Although the majority of the volunteers were reported to be women in their early twenties and predominantly US-based, the researchers managed to collect data on typists from more than 160 countries and of all ages.

‘We were amazed to see that users typing with two thumbs achieved 38 words per minute on average, which is only about 25% slower than the typing speeds we observed in a similar large-scale study of physical keyboards,’ said Dr Feit.

‘While one can type much faster on a physical keyboard — up to 100 wpm — the proportion of people who actually reach that is decreasing.’

‘Most people achieve between 35-65 WPM.’

The researchers noted that the so-called ‘typing gap’ — the difference in speed achieved between using a keyboard or a touchscreen interface — is closing.

This is because people are increasingly becoming less skilled on physical keyboards, while methods for intelligent typing assistance — like auto-correction — continue to get more efficient.

The researchers believe that the gap may close, or even reverse, in the future.

The fastest display of texting recorded in the study was a user who could tap out an exceptional 85 words per minute.

On average, the participants in the study reported spending an average of six hours each day on their mobile devices. 

‘Such large amount of experience transfers to the development of typing skill and explains why young people, who spend more time with social media, communicating with each other, are picking up higher speeds,’ said Dr Feit.

The team also found that enabling the automatic correction of misspelt words improved on-screen typing speed, while devices that offered word prediction or selections to manually choose from did not have the same effect.

‘The given understanding is that techniques like word completion help people,’ said paper author and computer scientist Sunjun Kim of Finland’s Aalto University.

‘But what we found out is that the time spent thinking about the word suggestions often outweighs the time it would take you to type the letters, making you slower overall.’
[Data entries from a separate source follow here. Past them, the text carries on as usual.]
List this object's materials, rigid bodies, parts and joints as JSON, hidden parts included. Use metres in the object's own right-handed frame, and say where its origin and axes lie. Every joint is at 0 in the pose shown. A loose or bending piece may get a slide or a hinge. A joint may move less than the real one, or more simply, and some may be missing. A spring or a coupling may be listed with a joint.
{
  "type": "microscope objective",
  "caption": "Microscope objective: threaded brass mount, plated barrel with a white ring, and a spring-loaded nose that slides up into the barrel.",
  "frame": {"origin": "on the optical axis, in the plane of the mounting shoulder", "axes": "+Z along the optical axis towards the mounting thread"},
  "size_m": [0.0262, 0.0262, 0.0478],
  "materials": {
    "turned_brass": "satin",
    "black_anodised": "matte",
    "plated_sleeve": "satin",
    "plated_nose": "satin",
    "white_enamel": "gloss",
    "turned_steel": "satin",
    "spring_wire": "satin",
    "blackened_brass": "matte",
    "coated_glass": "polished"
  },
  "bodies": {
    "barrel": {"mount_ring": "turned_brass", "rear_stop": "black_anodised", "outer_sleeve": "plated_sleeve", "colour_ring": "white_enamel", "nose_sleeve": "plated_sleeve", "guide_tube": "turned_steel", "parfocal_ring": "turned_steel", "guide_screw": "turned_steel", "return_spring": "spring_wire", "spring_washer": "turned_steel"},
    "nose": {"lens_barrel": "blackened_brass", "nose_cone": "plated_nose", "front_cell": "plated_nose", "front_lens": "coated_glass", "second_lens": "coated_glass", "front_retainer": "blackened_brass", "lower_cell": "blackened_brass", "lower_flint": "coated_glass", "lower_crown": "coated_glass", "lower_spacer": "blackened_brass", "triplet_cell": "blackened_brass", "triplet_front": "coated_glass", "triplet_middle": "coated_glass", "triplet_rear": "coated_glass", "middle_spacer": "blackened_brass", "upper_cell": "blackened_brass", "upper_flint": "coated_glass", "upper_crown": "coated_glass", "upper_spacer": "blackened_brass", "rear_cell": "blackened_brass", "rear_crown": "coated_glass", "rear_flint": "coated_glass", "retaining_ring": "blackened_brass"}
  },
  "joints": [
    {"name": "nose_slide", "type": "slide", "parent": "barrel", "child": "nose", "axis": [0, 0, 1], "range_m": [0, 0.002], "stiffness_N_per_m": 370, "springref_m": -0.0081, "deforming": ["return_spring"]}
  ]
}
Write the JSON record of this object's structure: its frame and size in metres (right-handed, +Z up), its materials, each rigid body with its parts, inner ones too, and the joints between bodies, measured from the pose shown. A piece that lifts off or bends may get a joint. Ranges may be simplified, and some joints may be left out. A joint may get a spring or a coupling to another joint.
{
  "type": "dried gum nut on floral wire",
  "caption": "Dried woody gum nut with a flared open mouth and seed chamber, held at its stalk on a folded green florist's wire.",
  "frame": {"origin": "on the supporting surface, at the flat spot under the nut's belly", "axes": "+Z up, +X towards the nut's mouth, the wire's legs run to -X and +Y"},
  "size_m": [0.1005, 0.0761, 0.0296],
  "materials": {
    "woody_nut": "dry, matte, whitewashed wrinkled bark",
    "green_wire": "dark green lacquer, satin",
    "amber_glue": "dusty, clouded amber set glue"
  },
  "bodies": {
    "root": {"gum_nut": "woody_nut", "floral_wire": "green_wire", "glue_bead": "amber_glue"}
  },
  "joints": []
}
Most of the study participants were found to use some form of intelligent typing support — with only 14 per cent of users typing without any form of auto-correction, word suggestion or gesture-based typing.

Researchers used an internet-based typing test to study how fast thousands of volunteers could transcribe sentences on both screens and keyboards

The study revealed a strong generational effect in typing on touchscreens — with those aged between 10 and 19 typically being able to type at around 10 words per minute faster than those in their forties.

‘We are seeing a young generation that has always used touchscreen devices, and the difference to older generations that may have used devices longer, but different types, is staggering,’ said paper author Antti Oulasvirta of Aalto University.  

‘This is a type of motor skill that people learn on their own with no formal training, which is very unlike typing on physical keyboards.’ 

‘It is an intriguing question what could be achieved with a careful training program for touchscreens.’

However, the researchers found that formal training in ten-finger touch typing on physical keyboards appeared to confer no speed benefit.

The full findings of the study will be presented at the 21st International Conference on Human-Computer Interaction with Mobile Devices and Services, which is being held in Taipei, Taiwan, from October 1–4, 2019.